Our satisfaction will be short-lived, however, because again someone will quickly develop a solution that identifies as many as 10 tourism-related e-mails, again including the three that were classified as such by a human. This program will record lower precision (just 30%), but in terms of recall it will attain a score of 100%, equal to ours.
So what can we do about this?
The conclusion is that an objective measure serving to evaluate the effectiveness of an artificial intelligence system ought to take account of both precision and recall. This condition is satisfied by a value called the F-measure, which is the harmonic mean of the two aforementioned measures, or twice their product divided by their sum.
Let us compute the F-measure for our solution.
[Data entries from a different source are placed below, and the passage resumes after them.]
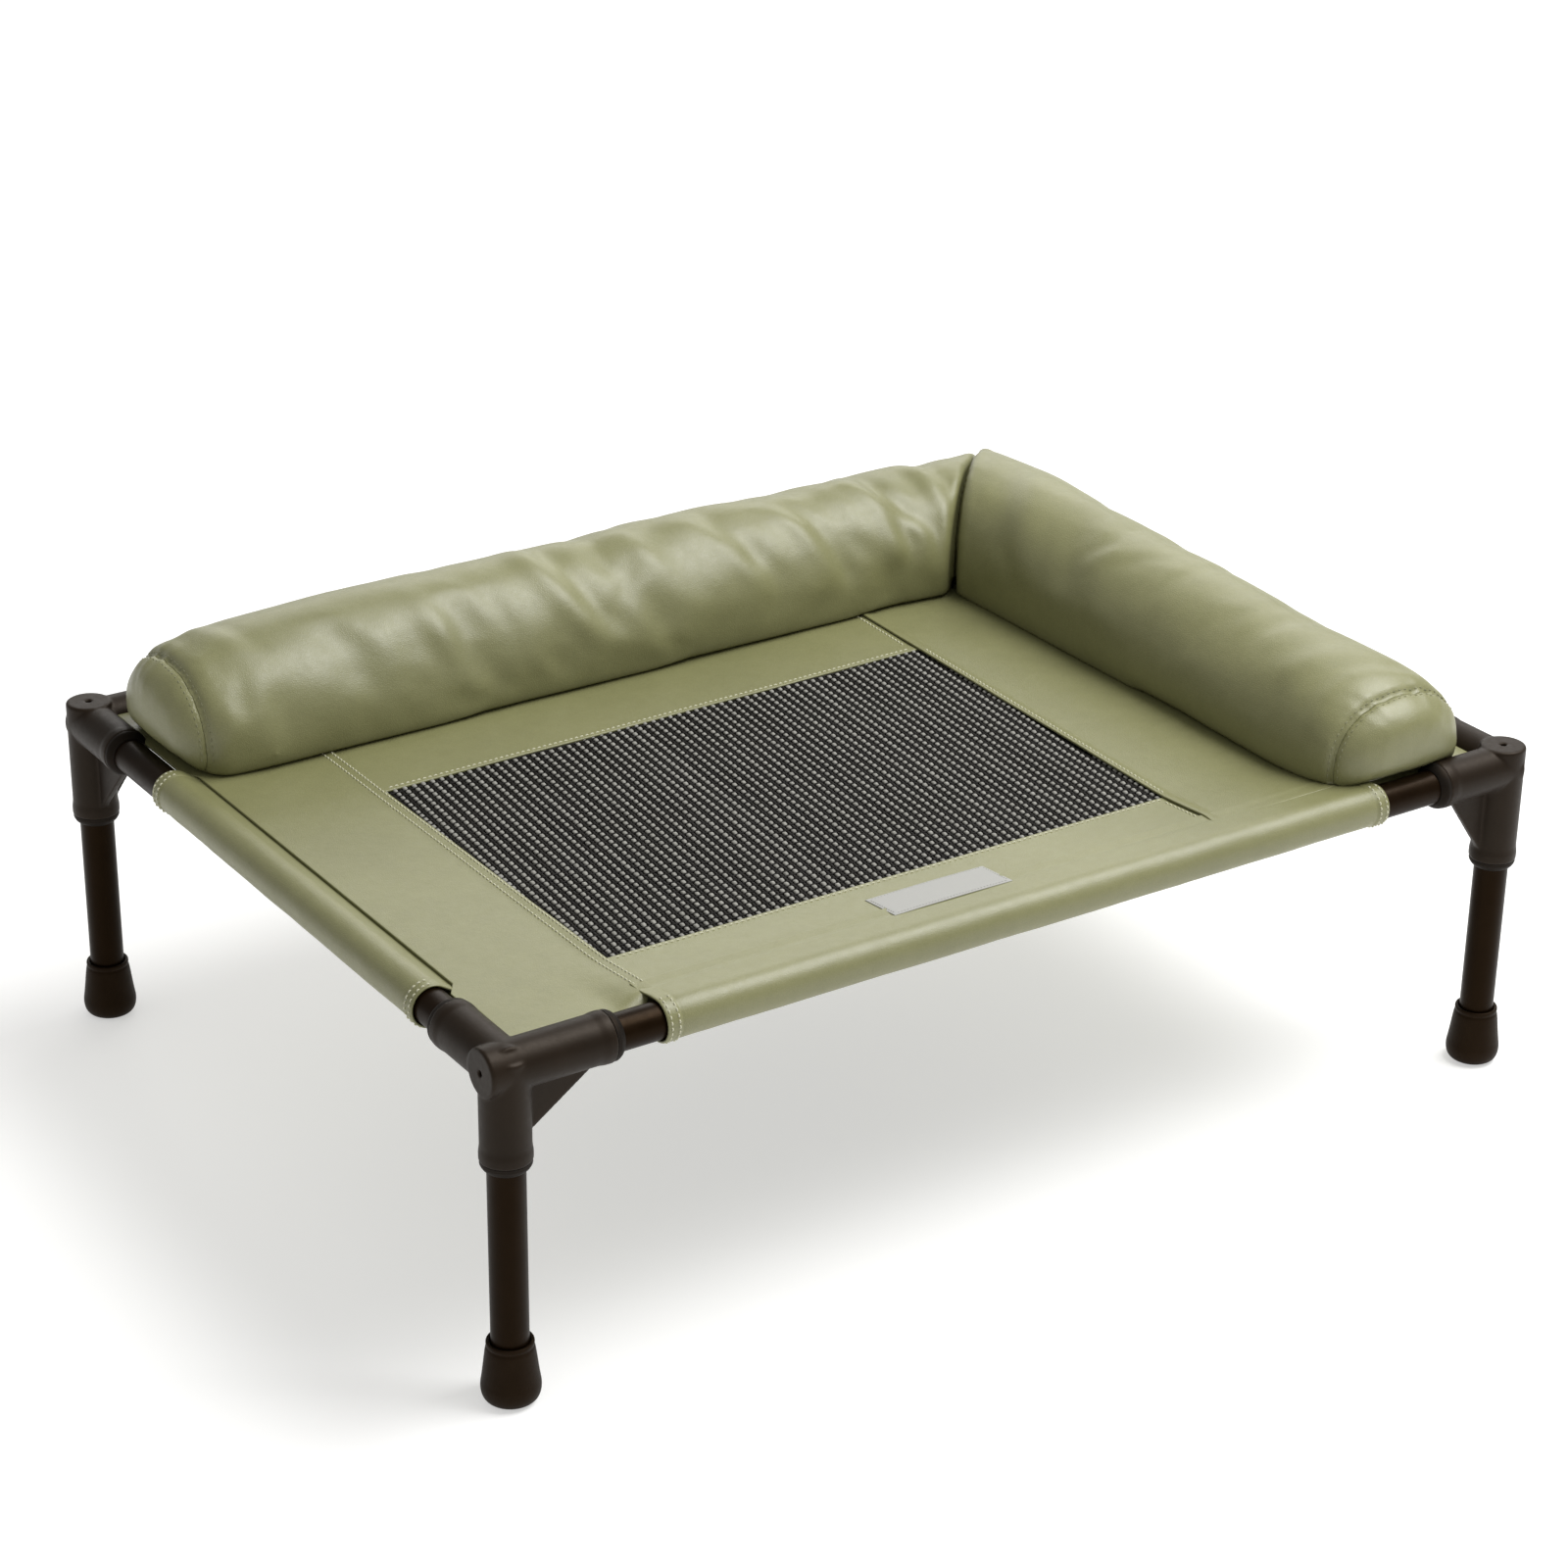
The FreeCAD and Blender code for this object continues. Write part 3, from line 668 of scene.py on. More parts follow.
def make_yarns(floor):
    """Grey warp in a chain of plump floats, tied down by black weft, with black warp between."""
    pitch, float_pitch, lean = 6.6 * MM, 5.8 * MM, 0.079
    front, back = WINDOW_FRONT - 3 * MM, window_back_y(seam_right_x(WINDOW_BACK)) + 2 * MM
    left, right = SEAM_LEFT - 3 * MM, seam_right_x(WINDOW_BACK) + 3 * MM
    middle = (front + back) / 2
    wander = random.Random(5)

    def warp(offset, thin, swell, samples, lift, wave):
        """Strands along Y; they are thickest and highest in the middle of each float."""
        paths, radii = [], []
        first = left - pitch * 4 + offset
        for column in range(int((right - left) / pitch) + 8):
            x0 = first + column * pitch
            phase = wander.uniform(-0.3, 0.3)
            y = np.arange(front, back, float_pitch / samples)
            x = x0 + (y - middle) * lean + 0.12 * MM * np.sin(y / (31 * MM) + column)
            limit = seam_right_x(y) + 2 * MM
            keep = (x > left) & (x < limit) & (y < window_back_y(x) + 2 * MM)
            if keep.sum() < 6:
                continue
            hump = 0.5 + 0.5 * np.cos(2 * math.pi * (y[keep] - front) / float_pitch + phase)
            hump = hump ** 0.7
            paths.append(np.stack([x[keep], y[keep], floor + lift + wave * hump], -1))
            radii.append((thin + swell * hump) * wander.uniform(0.94, 1.06))
        return paths, radii

    def weft():
        """Strands along X: one over each tie of the grey warp and a low one under each float."""
        paths, radii = [], []
        step = float_pitch / 2
        for row in range(int((back - front) / step)):
            over = row % 2 == 0
            y0 = front + (row + 1) * step
            x = np.arange(left, right, pitch / 4)
            y = y0 + 0.10 * MM * np.sin(x / (23 * MM) + row)
            keep = (x < seam_right_x(y) + 2 * MM) & (y < window_back_y(x) + 2 * MM)
            if keep.sum() < 6:
                continue
            height = 1.0 * MM if over else 0.25 * MM
            ripple = 0.12 * MM * np.cos(2 * math.pi * (x[keep] - left) / pitch)
            paths.append(np.stack([x[keep], y[keep], floor + height + ripple], -1))
            radii.append(np.full(keep.sum(), 1.15 * MM if over else 0.8 * MM))
        return paths, radii

    grey = warp(0.0, 0.70 * MM, 1.02 * MM, 8, -0.10 * MM, 1.30 * MM)
    black = warp(pitch / 2, 1.15 * MM, 0.25 * MM, 4, 0.45 * MM, 0.35 * MM)
    half = len(grey[0]) // 2
    grey_left, grey_right = [part[:half] for part in grey], [part[half:] for part in grey]
    sets = (
        ("mesh_grey_warp_left", grey_left, 6, 0.62, GREY_YARN_LOOK),
        ("mesh_grey_warp_right", grey_right, 6, 0.62, GREY_YARN_LOOK),
        ("mesh_black_warp", black, 5, 0.5, BLACK_YARN_LOOK),
        ("mesh_black_weft", weft(), 4, 0.6, BLACK_YARN_LOOK),
    )
    made = []
    for name, (paths, radii), sides, flatness, look in sets:
        piece = make_object(name, *make_tube_along(paths, radii, sides, flatness), look)
        made.append(settle(piece, "mesh_fabric"))
    return made


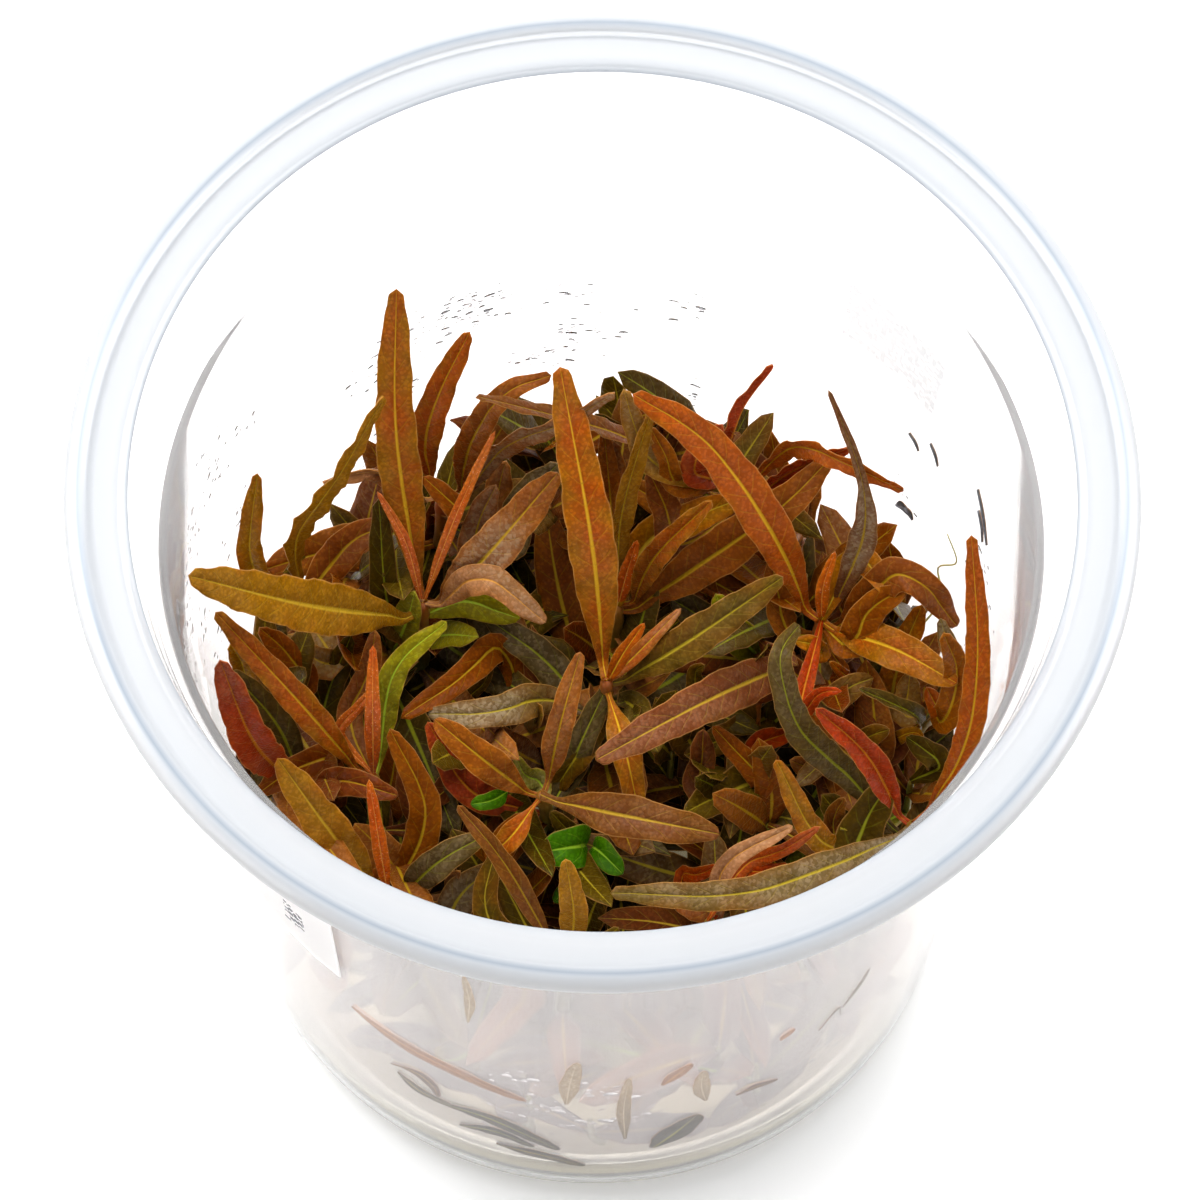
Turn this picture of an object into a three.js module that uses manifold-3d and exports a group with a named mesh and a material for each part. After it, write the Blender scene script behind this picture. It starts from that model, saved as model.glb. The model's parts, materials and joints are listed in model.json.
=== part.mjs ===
// Tissue-cultured Hygrophila with narrow copper-brown leaves, growing on nutrient jelly in a clear cup.
// Millimetres, +Z up, origin at the middle of the cup's foot. The shoots lean back, away from -Y.

import * as THREE from 'three';
import { mergeVertices } from 'three/addons/utils/BufferGeometryUtils.js';
import Module from 'manifold-3d';

const wasm = await Module();
wasm.setup();

// Driving dimensions of the cup
const RIM_RADIUS = 55;
const RIM_HEIGHT = 108;
const RIM_EDGE = 1.4;
const MOUTH_RADIUS = 48.5;
const WALL = 0.9;
const FOOT_CORNER = 8.2;
const BODY_FOOT_RADIUS = 42.1;
const BODY_TOP_RADIUS = 46.1;
const BODY_TOP = 96;
const CUP_SIDES = 48;

// Driving dimensions of what is in and on the cup
const JELLY_TOP = 11;
const STICKER_THICK = 0.2;
const STEM_RADIUS = 1;
const LEAF_THICK = 0.6;
const GAP = 0.3;

// The direction that the faces of the leaves turn to, and in which a leaf is raised over its neighbours
const LIGHT = new THREE.Vector3(0, -0.42, 0.91).normalize();

// Leaf width along its length, as parts of the full width: a narrow stalk, a lance-shaped blade, a blunt tip
const OUTLINE = [[0, 0.22], [0.1, 0.42], [0.24, 0.8], [0.4, 1], [0.57, 0.97], [0.72, 0.8], [0.86, 0.56], [0.955, 0.32]];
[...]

First compute the product 2 x 75% x 100%, which gives 150%. Then divide this result by the sum of the measures, namely by 75% + 100% = 175%. This gives an F-measure of 85.7%.
The F-measure for the solution that identified only one object is calculated as follows:
2 x 100% x 33.3% / 133.3% = 50%
while for the solution that identified 10 objects, the F-measure is
2 x 30% x 100% / 130% = 46.2%.
There is some justice in this world after all!
You may ask: why complicate life by defining this last measure of quality as the harmonic mean of the two values, and not as the universally understood arithmetic mean?
The idea is to reward those solutions for which the two measures “co-exist in harmony”. For example, for an object classifier that achieves precision and recall both equal to 50%, both the arithmetic and the harmonic mean will be 50%. However, if we “turn the screw too tight” and construct a solution with a high precision of 90%, at the cost of a low recall of 10%, the arithmetic mean of the two measures will again be 50%, while the harmonic mean will fall markedly – precisely, to a value of 18%.
In working to ensure high precision, we should not forget about maintaining high recall – and vice versa!